Unlike continental Australia, Tasmania has a moist climate. This has given the island dense forests of eucalyptus and other woods which furnish railroad ties and paving blocks to her sister states.

Hobart, the capital of Tasmania, lies on the south coast of the island between the great hills on both sides of the Derwent River. Its harbour is second only to that of Sydney.

Tasmania deserves its name of the “Apple Isle,” for it annually exports many shiploads of apples to the mainland and London. The orchardist often makes a profit of upwards of $200 an acre.

The Hobart museum is a Mecca to students of ethnology, for here is preserved the body of the last of the aborigines.

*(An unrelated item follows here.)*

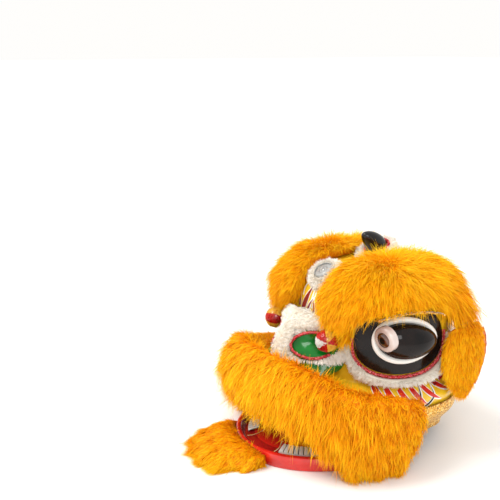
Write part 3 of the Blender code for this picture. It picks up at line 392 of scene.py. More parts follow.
def wood_material(name):
    made = material(name, (0.45, 0.25, 0.10), 0.5)
    stretch = texture(made, "ShaderNodeMapping", (160.0, 14.0, 160.0))
    grain = node(made, "ShaderNodeTexNoise")
    grain.inputs["Scale"].default_value = 1.0
    link(made, stretch.outputs["Vector"], grain.inputs["Vector"])
    tint(made, grain.outputs["Fac"], [(0.3, (0.30, 0.15, 0.05)), (0.7, (0.58, 0.36, 0.16))])
    bump(made, grain.outputs["Fac"], 0.0004)
    return made


# Both fur colours run from a dark root to a light tip: the dark root end is painted shade deep among the
# hairs.
FUR = fur_material("fur_gold", [(0.0, (0.60, 0.145, 0.0)), (0.30, (0.90, 0.32, 0.0)),
                                (0.62, (1.0, 0.50, 0.001)), (1.0, (1.0, 0.68, 0.015))], 0.0)
WHITE_FUR = fur_material("fur_white", [(0.0, (0.66, 0.58, 0.46)), (0.40, (0.90, 0.85, 0.76)),
                                       (1.0, (0.98, 0.96, 0.92))], 0.1)
YELLOW = paint("lacquer_yellow", (0.72, 0.42, 0.01), (0.90, 0.60, 0.03), 0.22)
LINING = paint("paper_lining", (0.42, 0.32, 0.20), (0.55, 0.44, 0.30), 0.8, 0.0008, 0.0)
BLACK = paint("lacquer_black", (0.004, 0.003, 0.003), (0.012, 0.007, 0.006), 0.10, 0.0001, 0.0, 0.22)
HORN_BLACK = paint("horn_black", (0.004, 0.004, 0.004), (0.010, 0.009, 0.009), 0.10, 0.0001, 0.0, 0.35)
WHITE = paint("paint_white", (0.80, 0.78, 0.72), (0.93, 0.92, 0.88), 0.3, 0.0002, 0.3)
RED = paint("paint_red", (0.50, 0.008, 0.006), (0.72, 0.022, 0.012), 0.2)
# A darker red for painted shade inside the mouth board's rim.
RED_PAINTED_SHADE = paint("paint_red_painted_shade", (0.24, 0.004, 0.004), (0.40, 0.010, 0.008), 0.25)
MAROON = paint("paint_maroon", (0.16, 0.006, 0.008), (0.26, 0.012, 0.012), 0.25)
GREEN = paint("paint_green", (0.001, 0.10, 0.008), (0.002, 0.21, 0.018), 0.12, 0.0002, 0.1, 0.35)
GOLD_PAINT = paint("paint_gold", (0.80, 0.42, 0.03), (0.95, 0.62, 0.08), 0.3)
CUP = paint("cup_pearl", (0.36, 0.25, 0.22), (0.62, 0.52, 0.48), 0.15)
IRIS = paint("iris_brown", (0.035, 0.010, 0.006), (0.11, 0.035, 0.018), 0.08, 0.0001, 1.0)
PINK = paint("paint_pink", (0.75, 0.20, 0.25), (0.90, 0.35, 0.38), 0.3)
SILVER = brushed("mirror_silver", (0.42, 0.42, 0.41), (0.62, 0.62, 0.60), 0.30)
CHROME = brushed("rim_metal", (0.30, 0.30, 0.30), (0.50, 0.50, 0.49), 0.34)
# The sequin cells differ in tone at random. The lightest, pink-white on the red braid and pale gold on the
# brocade, are painted glints.
BRAID = cell_material("sequin_red", [(0.0, (0.42, 0.004, 0.01)), (0.55, (0.82, 0.02, 0.035)),
                                     (1.0, (1.0, 0.35, 0.34))], 0.25, 620.0, 0.1, 0.0012)
BROCADE = cell_material("brocade_gold", [(0.0, (0.16, 0.04, 0.006)), (0.18, (0.55, 0.22, 0.02)),
                                         (0.6, (0.85, 0.45, 0.05)), (1.0, (1.0, 0.78, 0.30))],
                        0.35, 330.0, 0.45, 0.0010)
WOOD = wood_material("bamboo")


# Meshes
def add_object(name, data):
    made = bpy.data.objects.new(name, data)
    bpy.context.scene.collection.objects.link(made)
    return made


def shade_by_angle(data):
    data.shade_smooth()
    data.set_sharp_from_angle(angle=SHARP_ANGLE)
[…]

When the island was a penal colony there were still a number of the original blacks, but they were so corrupted by escaped convicts that they became a menace to the whites. In 1830 a drive of three thousand Europeans was organized against them and all who survived were finally exiled to a dreary, windswept island in Bass Strait. Here their health suffered because they were forced to wear clothes, which they never took off, no matter how filthy they became. The poor creatures were also the easy prey of the sealers and escaped criminals that came now and then to their place of exile, and at the end of fifteen years only forty-four survived. A woman, Truganini, the last of the race, died at the age of seventy-three, in 1876. Her skeleton is in the museum and the scientists come here to study the skull. The native Tasmanians belonged to an even more backward race and stage of civilization than the aborigines of Australia.